**TASK OBJECTIVE**
Give the data a second time, exactly and in full.

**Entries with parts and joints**
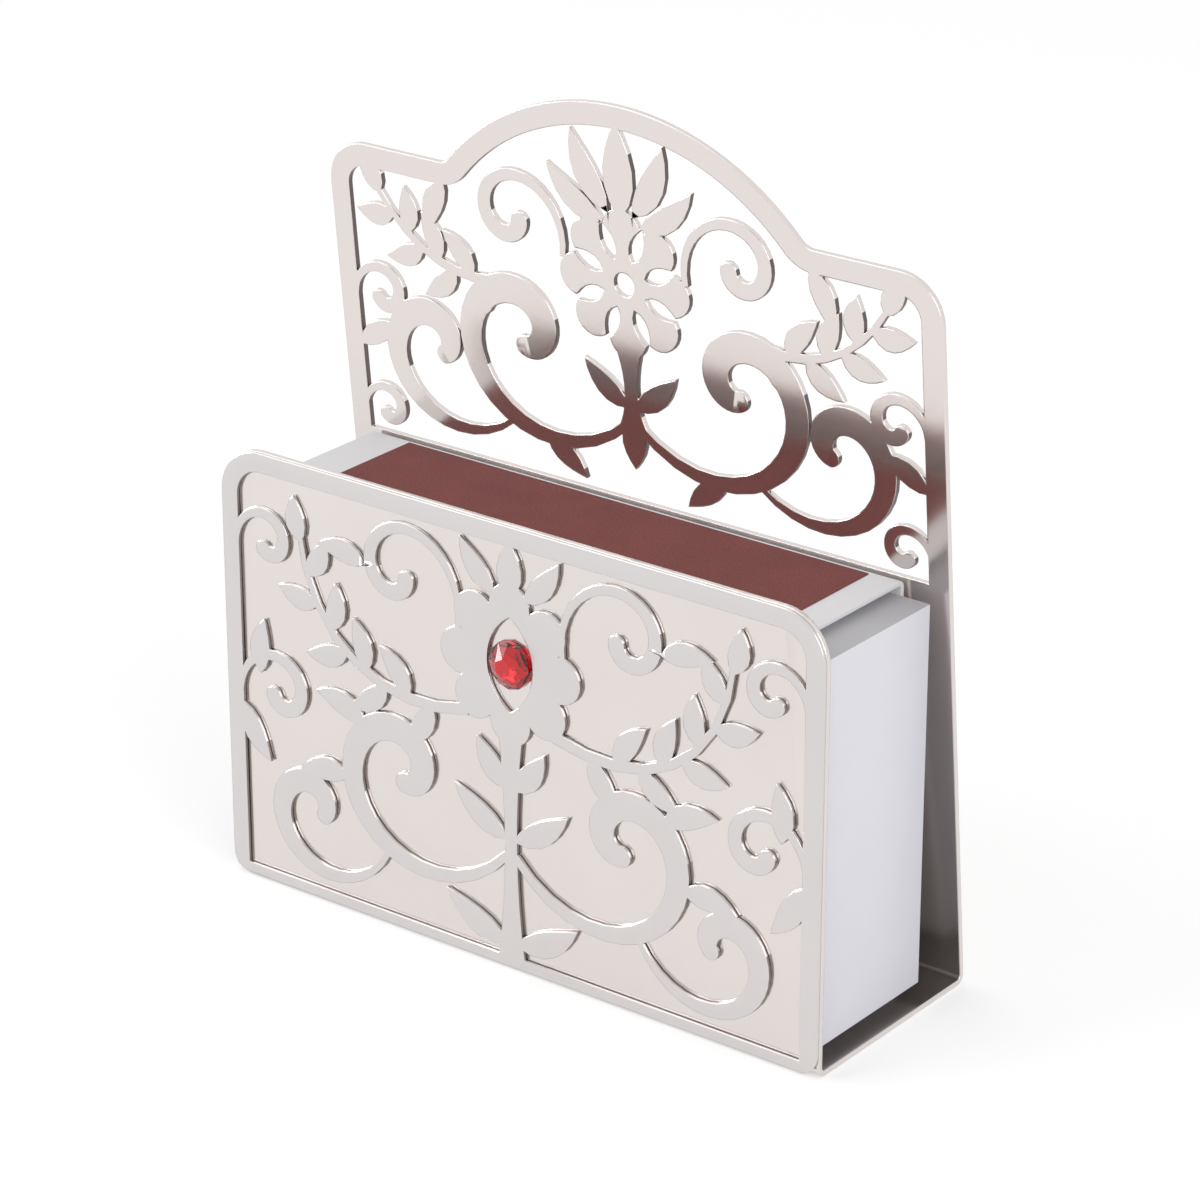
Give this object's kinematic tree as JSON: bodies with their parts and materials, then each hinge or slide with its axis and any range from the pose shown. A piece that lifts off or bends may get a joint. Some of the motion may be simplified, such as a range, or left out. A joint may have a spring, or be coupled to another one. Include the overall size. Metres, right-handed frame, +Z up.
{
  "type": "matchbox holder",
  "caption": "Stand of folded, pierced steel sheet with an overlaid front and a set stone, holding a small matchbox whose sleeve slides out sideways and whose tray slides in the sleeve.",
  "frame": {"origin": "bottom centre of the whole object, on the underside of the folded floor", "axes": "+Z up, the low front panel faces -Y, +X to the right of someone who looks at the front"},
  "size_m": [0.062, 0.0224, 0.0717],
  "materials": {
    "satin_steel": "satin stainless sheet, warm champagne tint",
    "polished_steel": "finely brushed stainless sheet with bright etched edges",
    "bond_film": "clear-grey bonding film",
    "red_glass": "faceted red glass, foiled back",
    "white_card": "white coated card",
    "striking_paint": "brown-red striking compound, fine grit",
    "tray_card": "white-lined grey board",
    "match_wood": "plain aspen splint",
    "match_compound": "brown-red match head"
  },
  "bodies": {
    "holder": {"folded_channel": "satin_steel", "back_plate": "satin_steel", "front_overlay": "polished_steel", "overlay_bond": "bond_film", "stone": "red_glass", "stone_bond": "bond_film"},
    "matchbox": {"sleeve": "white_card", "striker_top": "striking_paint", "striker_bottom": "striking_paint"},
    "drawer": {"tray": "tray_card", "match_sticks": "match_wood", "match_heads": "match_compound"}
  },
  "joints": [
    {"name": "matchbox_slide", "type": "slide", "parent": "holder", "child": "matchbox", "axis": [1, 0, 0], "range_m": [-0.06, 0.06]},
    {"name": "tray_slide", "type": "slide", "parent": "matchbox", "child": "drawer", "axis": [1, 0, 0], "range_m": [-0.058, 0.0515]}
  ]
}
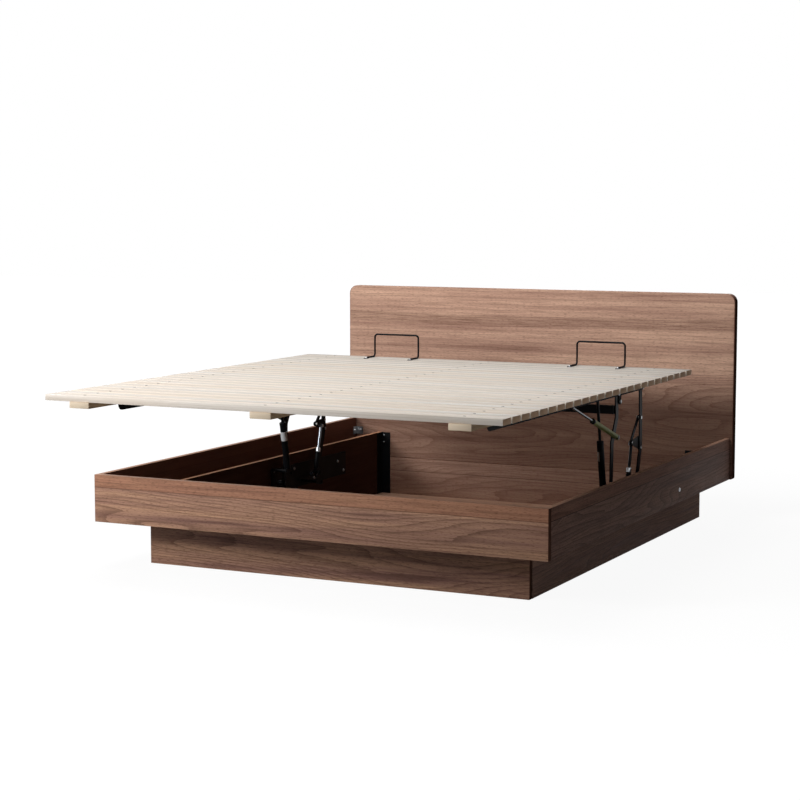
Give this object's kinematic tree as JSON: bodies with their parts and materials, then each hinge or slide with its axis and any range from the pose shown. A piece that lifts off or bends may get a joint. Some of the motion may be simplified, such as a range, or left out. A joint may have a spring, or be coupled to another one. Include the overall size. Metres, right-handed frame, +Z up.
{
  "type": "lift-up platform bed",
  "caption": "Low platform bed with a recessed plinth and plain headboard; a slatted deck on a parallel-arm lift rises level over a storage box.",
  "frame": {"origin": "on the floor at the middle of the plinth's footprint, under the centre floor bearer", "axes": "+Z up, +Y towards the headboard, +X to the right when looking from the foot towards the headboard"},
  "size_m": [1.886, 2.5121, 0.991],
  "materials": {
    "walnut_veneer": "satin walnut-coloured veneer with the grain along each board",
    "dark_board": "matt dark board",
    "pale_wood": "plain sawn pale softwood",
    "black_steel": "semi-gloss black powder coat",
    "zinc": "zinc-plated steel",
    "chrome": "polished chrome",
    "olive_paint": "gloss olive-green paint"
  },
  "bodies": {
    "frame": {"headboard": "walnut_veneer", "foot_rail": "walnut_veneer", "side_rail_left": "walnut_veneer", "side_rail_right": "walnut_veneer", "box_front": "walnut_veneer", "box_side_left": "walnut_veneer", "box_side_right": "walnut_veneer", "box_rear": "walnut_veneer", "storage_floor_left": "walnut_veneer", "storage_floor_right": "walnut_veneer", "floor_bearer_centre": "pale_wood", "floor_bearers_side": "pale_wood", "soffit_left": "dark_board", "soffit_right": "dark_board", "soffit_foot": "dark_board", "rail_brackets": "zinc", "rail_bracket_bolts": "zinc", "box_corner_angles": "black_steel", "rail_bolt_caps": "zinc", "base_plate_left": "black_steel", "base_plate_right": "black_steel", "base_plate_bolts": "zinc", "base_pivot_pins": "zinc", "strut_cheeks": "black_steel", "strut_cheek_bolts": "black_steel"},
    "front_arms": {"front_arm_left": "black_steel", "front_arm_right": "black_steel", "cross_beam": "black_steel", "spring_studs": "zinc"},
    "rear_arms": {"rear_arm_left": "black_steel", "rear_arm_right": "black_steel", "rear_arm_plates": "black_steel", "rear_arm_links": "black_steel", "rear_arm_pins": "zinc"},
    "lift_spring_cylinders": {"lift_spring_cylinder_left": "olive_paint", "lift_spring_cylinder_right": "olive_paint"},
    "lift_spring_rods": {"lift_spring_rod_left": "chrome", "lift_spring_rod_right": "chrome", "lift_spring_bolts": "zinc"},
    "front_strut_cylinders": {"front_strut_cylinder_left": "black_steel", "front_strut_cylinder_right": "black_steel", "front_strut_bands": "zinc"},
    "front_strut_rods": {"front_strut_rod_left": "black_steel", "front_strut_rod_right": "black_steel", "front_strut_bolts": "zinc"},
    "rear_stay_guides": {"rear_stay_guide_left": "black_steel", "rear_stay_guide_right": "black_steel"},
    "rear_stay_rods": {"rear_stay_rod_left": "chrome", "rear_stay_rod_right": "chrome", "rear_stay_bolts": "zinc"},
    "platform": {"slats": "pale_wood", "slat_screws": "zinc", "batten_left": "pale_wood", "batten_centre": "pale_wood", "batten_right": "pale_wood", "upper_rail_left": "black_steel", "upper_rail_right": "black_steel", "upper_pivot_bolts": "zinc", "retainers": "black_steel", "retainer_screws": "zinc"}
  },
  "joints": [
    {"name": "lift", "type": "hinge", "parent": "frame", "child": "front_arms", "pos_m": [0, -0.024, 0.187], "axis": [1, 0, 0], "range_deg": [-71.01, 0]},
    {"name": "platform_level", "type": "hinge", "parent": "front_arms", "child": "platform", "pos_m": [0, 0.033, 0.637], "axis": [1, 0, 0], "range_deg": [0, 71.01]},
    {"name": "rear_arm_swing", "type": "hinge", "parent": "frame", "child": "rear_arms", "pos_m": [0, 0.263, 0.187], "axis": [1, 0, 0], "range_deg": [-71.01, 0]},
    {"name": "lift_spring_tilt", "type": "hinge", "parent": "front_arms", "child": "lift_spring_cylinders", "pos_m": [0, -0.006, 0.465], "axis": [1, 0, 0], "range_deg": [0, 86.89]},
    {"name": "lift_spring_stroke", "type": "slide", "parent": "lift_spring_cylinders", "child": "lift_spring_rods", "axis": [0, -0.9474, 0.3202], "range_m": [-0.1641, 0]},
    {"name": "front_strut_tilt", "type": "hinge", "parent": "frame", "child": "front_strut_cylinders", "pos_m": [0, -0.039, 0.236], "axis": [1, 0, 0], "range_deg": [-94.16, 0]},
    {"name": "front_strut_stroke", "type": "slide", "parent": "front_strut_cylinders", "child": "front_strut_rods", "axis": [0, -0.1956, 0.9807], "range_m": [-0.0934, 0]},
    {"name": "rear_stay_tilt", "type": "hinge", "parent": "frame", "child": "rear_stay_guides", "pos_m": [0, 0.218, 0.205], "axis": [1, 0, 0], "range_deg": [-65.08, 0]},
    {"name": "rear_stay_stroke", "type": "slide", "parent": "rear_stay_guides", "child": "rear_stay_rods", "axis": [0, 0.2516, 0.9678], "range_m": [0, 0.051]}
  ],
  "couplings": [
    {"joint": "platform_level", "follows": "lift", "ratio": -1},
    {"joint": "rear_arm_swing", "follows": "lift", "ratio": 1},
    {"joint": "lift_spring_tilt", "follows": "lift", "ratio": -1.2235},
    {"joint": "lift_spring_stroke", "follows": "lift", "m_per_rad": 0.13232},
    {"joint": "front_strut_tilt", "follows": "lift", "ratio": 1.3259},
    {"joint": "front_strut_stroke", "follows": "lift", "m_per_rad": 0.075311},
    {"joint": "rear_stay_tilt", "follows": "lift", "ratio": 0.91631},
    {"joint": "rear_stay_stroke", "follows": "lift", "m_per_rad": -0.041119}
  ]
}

**FINAL ANSWER**
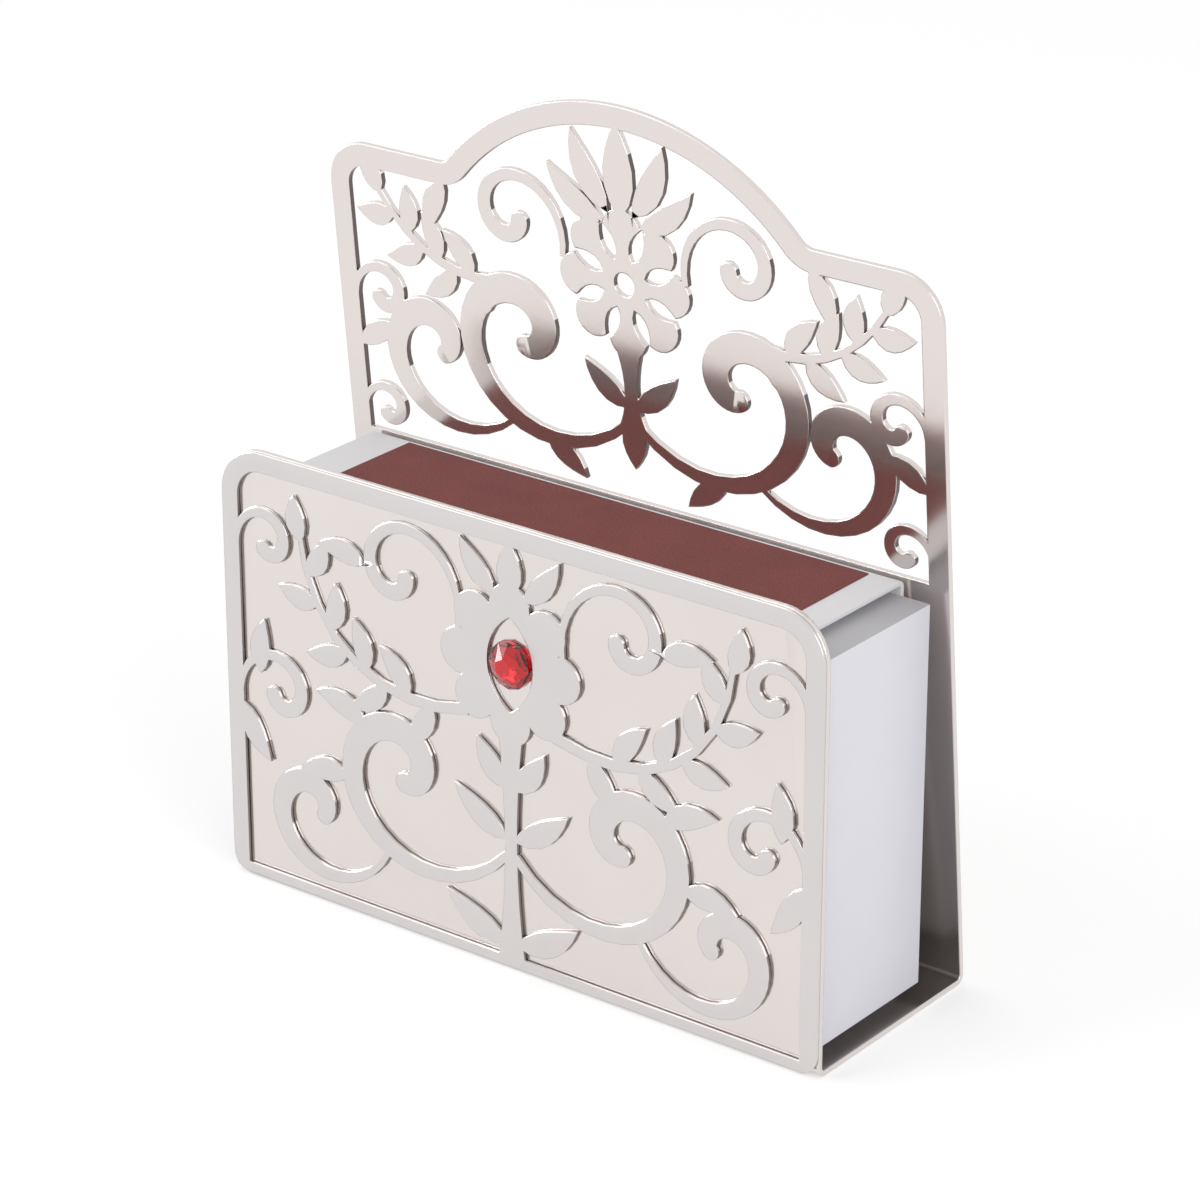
Give this object's kinematic tree as JSON: bodies with their parts and materials, then each hinge or slide with its axis and any range from the pose shown. A piece that lifts off or bends may get a joint. Some of the motion may be simplified, such as a range, or left out. A joint may have a spring, or be coupled to another one. Include the overall size. Metres, right-handed frame, +Z up.
{
  "type": "matchbox holder",
  "caption": "Stand of folded, pierced steel sheet with an overlaid front and a set stone, holding a small matchbox whose sleeve slides out sideways and whose tray slides in the sleeve.",
  "frame": {"origin": "bottom centre of the whole object, on the underside of the folded floor", "axes": "+Z up, the low front panel faces -Y, +X to the right of someone who looks at the front"},
  "size_m": [0.062, 0.0224, 0.0717],
  "materials": {
    "satin_steel": "satin stainless sheet, warm champagne tint",
    "polished_steel": "finely brushed stainless sheet with bright etched edges",
    "bond_film": "clear-grey bonding film",
    "red_glass": "faceted red glass, foiled back",
    "white_card": "white coated card",
    "striking_paint": "brown-red striking compound, fine grit",
    "tray_card": "white-lined grey board",
    "match_wood": "plain aspen splint",
    "match_compound": "brown-red match head"
  },
  "bodies": {
    "holder": {"folded_channel": "satin_steel", "back_plate": "satin_steel", "front_overlay": "polished_steel", "overlay_bond": "bond_film", "stone": "red_glass", "stone_bond": "bond_film"},
    "matchbox": {"sleeve": "white_card", "striker_top": "striking_paint", "striker_bottom": "striking_paint"},
    "drawer": {"tray": "tray_card", "match_sticks": "match_wood", "match_heads": "match_compound"}
  },
  "joints": [
    {"name": "matchbox_slide", "type": "slide", "parent": "holder", "child": "matchbox", "axis": [1, 0, 0], "range_m": [-0.06, 0.06]},
    {"name": "tray_slide", "type": "slide", "parent": "matchbox", "child": "drawer", "axis": [1, 0, 0], "range_m": [-0.058, 0.0515]}
  ]
}
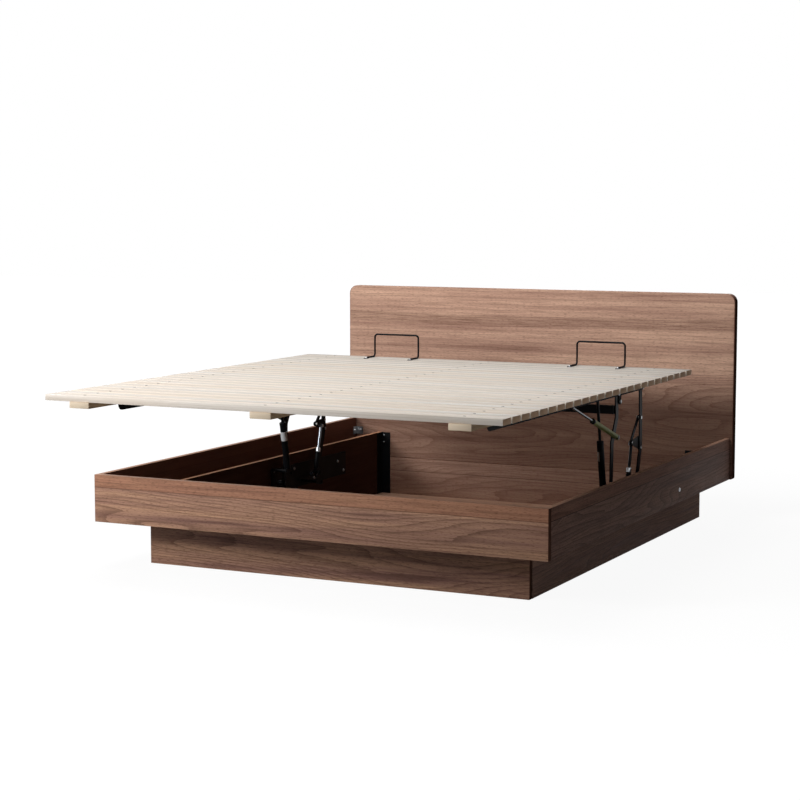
Give this object's kinematic tree as JSON: bodies with their parts and materials, then each hinge or slide with its axis and any range from the pose shown. A piece that lifts off or bends may get a joint. Some of the motion may be simplified, such as a range, or left out. A joint may have a spring, or be coupled to another one. Include the overall size. Metres, right-handed frame, +Z up.
{
  "type": "lift-up platform bed",
  "caption": "Low platform bed with a recessed plinth and plain headboard; a slatted deck on a parallel-arm lift rises level over a storage box.",
  "frame": {"origin": "on the floor at the middle of the plinth's footprint, under the centre floor bearer", "axes": "+Z up, +Y towards the headboard, +X to the right when looking from the foot towards the headboard"},
  "size_m": [1.886, 2.5121, 0.991],
  "materials": {
    "walnut_veneer": "satin walnut-coloured veneer with the grain along each board",
    "dark_board": "matt dark board",
    "pale_wood": "plain sawn pale softwood",
    "black_steel": "semi-gloss black powder coat",
    "zinc": "zinc-plated steel",
    "chrome": "polished chrome",
    "olive_paint": "gloss olive-green paint"
  },
  "bodies": {
    "frame": {"headboard": "walnut_veneer", "foot_rail": "walnut_veneer", "side_rail_left": "walnut_veneer", "side_rail_right": "walnut_veneer", "box_front": "walnut_veneer", "box_side_left": "walnut_veneer", "box_side_right": "walnut_veneer", "box_rear": "walnut_veneer", "storage_floor_left": "walnut_veneer", "storage_floor_right": "walnut_veneer", "floor_bearer_centre": "pale_wood", "floor_bearers_side": "pale_wood", "soffit_left": "dark_board", "soffit_right": "dark_board", "soffit_foot": "dark_board", "rail_brackets": "zinc", "rail_bracket_bolts": "zinc", "box_corner_angles": "black_steel", "rail_bolt_caps": "zinc", "base_plate_left": "black_steel", "base_plate_right": "black_steel", "base_plate_bolts": "zinc", "base_pivot_pins": "zinc", "strut_cheeks": "black_steel", "strut_cheek_bolts": "black_steel"},
    "front_arms": {"front_arm_left": "black_steel", "front_arm_right": "black_steel", "cross_beam": "black_steel", "spring_studs": "zinc"},
    "rear_arms": {"rear_arm_left": "black_steel", "rear_arm_right": "black_steel", "rear_arm_plates": "black_steel", "rear_arm_links": "black_steel", "rear_arm_pins": "zinc"},
    "lift_spring_cylinders": {"lift_spring_cylinder_left": "olive_paint", "lift_spring_cylinder_right": "olive_paint"},
    "lift_spring_rods": {"lift_spring_rod_left": "chrome", "lift_spring_rod_right": "chrome", "lift_spring_bolts": "zinc"},
    "front_strut_cylinders": {"front_strut_cylinder_left": "black_steel", "front_strut_cylinder_right": "black_steel", "front_strut_bands": "zinc"},
    "front_strut_rods": {"front_strut_rod_left": "black_steel", "front_strut_rod_right": "black_steel", "front_strut_bolts": "zinc"},
    "rear_stay_guides": {"rear_stay_guide_left": "black_steel", "rear_stay_guide_right": "black_steel"},
    "rear_stay_rods": {"rear_stay_rod_left": "chrome", "rear_stay_rod_right": "chrome", "rear_stay_bolts": "zinc"},
    "platform": {"slats": "pale_wood", "slat_screws": "zinc", "batten_left": "pale_wood", "batten_centre": "pale_wood", "batten_right": "pale_wood", "upper_rail_left": "black_steel", "upper_rail_right": "black_steel", "upper_pivot_bolts": "zinc", "retainers": "black_steel", "retainer_screws": "zinc"}
  },
  "joints": [
    {"name": "lift", "type": "hinge", "parent": "frame", "child": "front_arms", "pos_m": [0, -0.024, 0.187], "axis": [1, 0, 0], "range_deg": [-71.01, 0]},
    {"name": "platform_level", "type": "hinge", "parent": "front_arms", "child": "platform", "pos_m": [0, 0.033, 0.637], "axis": [1, 0, 0], "range_deg": [0, 71.01]},
    {"name": "rear_arm_swing", "type": "hinge", "parent": "frame", "child": "rear_arms", "pos_m": [0, 0.263, 0.187], "axis": [1, 0, 0], "range_deg": [-71.01, 0]},
    {"name": "lift_spring_tilt", "type": "hinge", "parent": "front_arms", "child": "lift_spring_cylinders", "pos_m": [0, -0.006, 0.465], "axis": [1, 0, 0], "range_deg": [0, 86.89]},
    {"name": "lift_spring_stroke", "type": "slide", "parent": "lift_spring_cylinders", "child": "lift_spring_rods", "axis": [0, -0.9474, 0.3202], "range_m": [-0.1641, 0]},
    {"name": "front_strut_tilt", "type": "hinge", "parent": "frame", "child": "front_strut_cylinders", "pos_m": [0, -0.039, 0.236], "axis": [1, 0, 0], "range_deg": [-94.16, 0]},
    {"name": "front_strut_stroke", "type": "slide", "parent": "front_strut_cylinders", "child": "front_strut_rods", "axis": [0, -0.1956, 0.9807], "range_m": [-0.0934, 0]},
    {"name": "rear_stay_tilt", "type": "hinge", "parent": "frame", "child": "rear_stay_guides", "pos_m": [0, 0.218, 0.205], "axis": [1, 0, 0], "range_deg": [-65.08, 0]},
    {"name": "rear_stay_stroke", "type": "slide", "parent": "rear_stay_guides", "child": "rear_stay_rods", "axis": [0, 0.2516, 0.9678], "range_m": [0, 0.051]}
  ],
  "couplings": [
    {"joint": "platform_level", "follows": "lift", "ratio": -1},
    {"joint": "rear_arm_swing", "follows": "lift", "ratio": 1},
    {"joint": "lift_spring_tilt", "follows": "lift", "ratio": -1.2235},
    {"joint": "lift_spring_stroke", "follows": "lift", "m_per_rad": 0.13232},
    {"joint": "front_strut_tilt", "follows": "lift", "ratio": 1.3259},
    {"joint": "front_strut_stroke", "follows": "lift", "m_per_rad": 0.075311},
    {"joint": "rear_stay_tilt", "follows": "lift", "ratio": 0.91631},
    {"joint": "rear_stay_stroke", "follows": "lift", "m_per_rad": -0.041119}
  ]
}